• _Task instructions_:
Copy out all of the data below with no alterations.

** START OF Collected data **

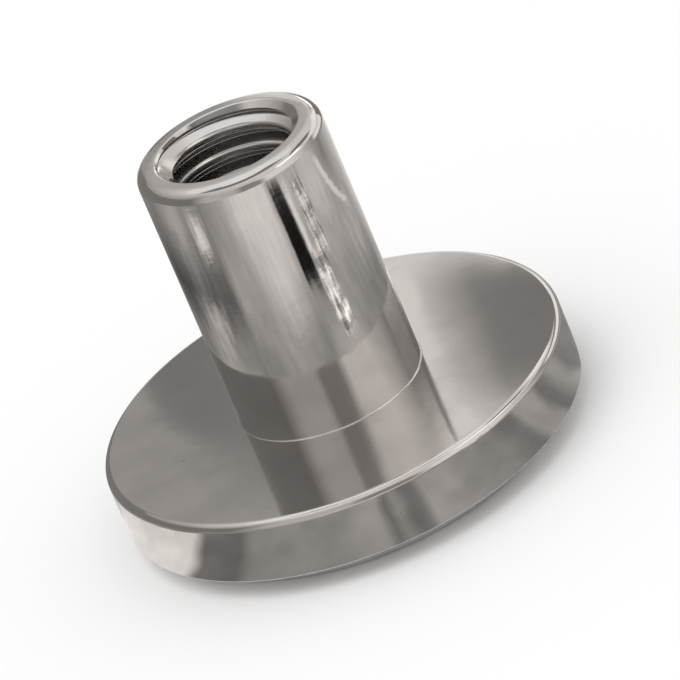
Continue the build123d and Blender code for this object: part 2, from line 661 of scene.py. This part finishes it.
def makeSurroundings():
    for name, card in surroundings.items():
        bm = bmesh.new()
        if "corners" in card:
            bm.faces.new([bm.verts.new(Vector(corner) * mm) for corner in card["corners"]])
        else:
            first, last = card.get("bearings", (-180, 180))
            verts = [bm.verts.new((0, -radius * mm, height * mm)) for radius, height in card["line"]]
            bmesh.ops.rotate(bm, verts=verts, matrix=Matrix.Rotation(math.radians(first), 3, "Z"))
            edge = bm.edges.new(verts)
            span = last - first
            bmesh.ops.spin(bm, geom=verts + [edge], cent=(0, 0, 0), axis=zAxis, angle=math.radians(span),
                           steps=math.ceil(span / cardPattern["stepAngle"]), use_merge=span == 360)
        made = meshObject(name, bm)
        made.data.materials.append(toneMaterial(name + "Tone", card))
        made.visible_camera = False
        made.visible_diffuse = False
        made.visible_shadow = False


def makeLight():
    lamp = bpy.data.lights.new("softbox", "AREA")
    lamp.size = studio["lampSize"]
    lamp.energy = studio["lampPower"]
    holder = bpy.data.objects.new("softbox", lamp)
    bpy.context.scene.collection.objects.link(holder)
    holder.location = studio["lampPlace"]
    holder.visible_glossy = False
    holder.rotation_euler = (-Vector(studio["lampPlace"])).to_track_quat("-Z", "Y").to_euler()
    world = bpy.data.worlds.new("studio")
    world.use_nodes = True
    bpy.context.scene.world = world
    tree = world.node_tree
    background = tree.nodes["Background"]
    background.inputs["Color"].default_value = (1, 1, 1, 1)
    rays = addNode(tree, "LightPath").outputs
    seen = maths(tree, "ADD", rays["Is Camera Ray"], rays["Is Glossy Ray"])
    seen = maths(tree, "ADD", seen, rays["Is Transmission Ray"], use_clamp=True)
    strength = mapRange(tree, seen, low=studio["worldForMatt"])
    tree.links.new(strength, background.inputs["Strength"])


def makeCamera():
    rise = math.radians(cameraRig["elevation"])
    back = Vector((0, -math.cos(rise), math.sin(rise)))
    aim = cadBox[1] * Vector(cameraRig["aim"])
    lens = bpy.data.cameras.new("camera")
    lens.lens = cameraRig["lens"]
    lens.clip_start = 0.001
    camera = bpy.data.objects.new("camera", lens)
    bpy.context.scene.collection.objects.link(camera)
    camera.location = aim + back * cameraRig["distance"]
    lean = Matrix.Rotation(math.radians(-cameraRig["lean"]), 3, "Z")
    turn = (-back).to_track_quat("-Z", "Y").to_matrix() @ lean
    camera.rotation_euler = turn.to_euler()
    bpy.context.scene.camera = camera


barrelNut = makeNut()
for finishName, finish in (("polishedNickel", polished), ("satinNickel", satin), ("cutNickel", cutMetal)):
    barrelNut.data.materials.append(plating(finishName, finish))
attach(barrelNut, "root")
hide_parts("barrel_nut")
print("barrel nut:", len(barrelNut.data.polygons), "faces")

makeFloor()
makeSurroundings()
makeLight()
makeCamera()
bpy.context.scene.view_settings.view_transform = "Standard"
print("studio set")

** END OF Collected data **

• _Written answer_:
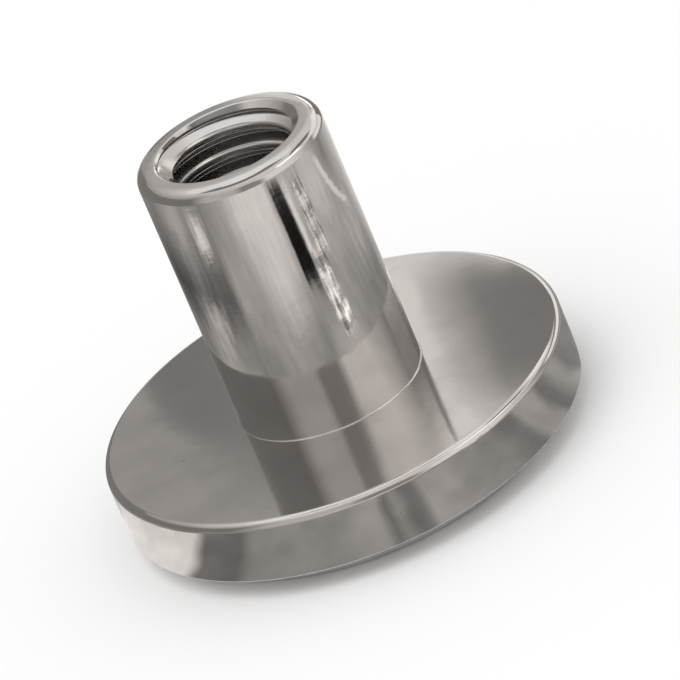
Continue the build123d and Blender code for this object: part 2, from line 661 of scene.py. This part finishes it.
def makeSurroundings():
    for name, card in surroundings.items():
        bm = bmesh.new()
        if "corners" in card:
            bm.faces.new([bm.verts.new(Vector(corner) * mm) for corner in card["corners"]])
        else:
            first, last = card.get("bearings", (-180, 180))
            verts = [bm.verts.new((0, -radius * mm, height * mm)) for radius, height in card["line"]]
            bmesh.ops.rotate(bm, verts=verts, matrix=Matrix.Rotation(math.radians(first), 3, "Z"))
            edge = bm.edges.new(verts)
            span = last - first
            bmesh.ops.spin(bm, geom=verts + [edge], cent=(0, 0, 0), axis=zAxis, angle=math.radians(span),
                           steps=math.ceil(span / cardPattern["stepAngle"]), use_merge=span == 360)
        made = meshObject(name, bm)
        made.data.materials.append(toneMaterial(name + "Tone", card))
        made.visible_camera = False
        made.visible_diffuse = False
        made.visible_shadow = False


def makeLight():
    lamp = bpy.data.lights.new("softbox", "AREA")
    lamp.size = studio["lampSize"]
    lamp.energy = studio["lampPower"]
    holder = bpy.data.objects.new("softbox", lamp)
    bpy.context.scene.collection.objects.link(holder)
    holder.location = studio["lampPlace"]
    holder.visible_glossy = False
    holder.rotation_euler = (-Vector(studio["lampPlace"])).to_track_quat("-Z", "Y").to_euler()
    world = bpy.data.worlds.new("studio")
    world.use_nodes = True
    bpy.context.scene.world = world
    tree = world.node_tree
    background = tree.nodes["Background"]
    background.inputs["Color"].default_value = (1, 1, 1, 1)
    rays = addNode(tree, "LightPath").outputs
    seen = maths(tree, "ADD", rays["Is Camera Ray"], rays["Is Glossy Ray"])
    seen = maths(tree, "ADD", seen, rays["Is Transmission Ray"], use_clamp=True)
    strength = mapRange(tree, seen, low=studio["worldForMatt"])
    tree.links.new(strength, background.inputs["Strength"])


def makeCamera():
    rise = math.radians(cameraRig["elevation"])
    back = Vector((0, -math.cos(rise), math.sin(rise)))
    aim = cadBox[1] * Vector(cameraRig["aim"])
    lens = bpy.data.cameras.new("camera")
    lens.lens = cameraRig["lens"]
    lens.clip_start = 0.001
    camera = bpy.data.objects.new("camera", lens)
    bpy.context.scene.collection.objects.link(camera)
    camera.location = aim + back * cameraRig["distance"]
    lean = Matrix.Rotation(math.radians(-cameraRig["lean"]), 3, "Z")
    turn = (-back).to_track_quat("-Z", "Y").to_matrix() @ lean
    camera.rotation_euler = turn.to_euler()
    bpy.context.scene.camera = camera


barrelNut = makeNut()
for finishName, finish in (("polishedNickel", polished), ("satinNickel", satin), ("cutNickel", cutMetal)):
    barrelNut.data.materials.append(plating(finishName, finish))
attach(barrelNut, "root")
hide_parts("barrel_nut")
print("barrel nut:", len(barrelNut.data.polygons), "faces")

makeFloor()
makeSurroundings()
makeLight()
makeCamera()
bpy.context.scene.view_settings.view_transform = "Standard"
print("studio set")